# где находится баян В.Гридина?



## lelikbolik (2 Авг 2012)

где находится баян В.Гридина?


----------



## bombastic (2 Авг 2012)

про него писали на форуме, поищите


----------



## lelikbolik (2 Авг 2012)

да в форуме писали,но конкретики нет никакой.Кто то обладает какой то информацией?


----------



## bombastic (3 Авг 2012)

спросите zet10. я читал его комментарии по поводу инструмента, который кто то потом у кого то купил.


----------



## lelikbolik (3 Авг 2012)

вот,вот,кто то у кого то!


----------



## MAN (3 Авг 2012)

lelikbolik писал:


> вот,вот,кто то у кого то!


 Так вот Вам и ответ на Ваш вопрос!

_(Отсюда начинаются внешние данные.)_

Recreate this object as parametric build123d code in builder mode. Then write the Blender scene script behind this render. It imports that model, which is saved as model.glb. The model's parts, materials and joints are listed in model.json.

У кого-то того, кто его у кого-то другого купил, он сейчас наверняка и находится. :biggrin:
А вообще-то у Виктора Фёдоровича наверняка был не один баян. Одних только тульских баянов с шестирядной клавиатурой по моим прикидкам в разное время было у него как минимум три. Об этом я сужу по внешним отличиям между инструментами, которые можно заметить в видеороликах, выложенных в интернете (ссылки есть на этом сайте). Кроме того, несмотря на уникальность его заказных баянов, существовали баяны-близнецы. Об одном из таких упоминал когда-то *Magistr*.


----------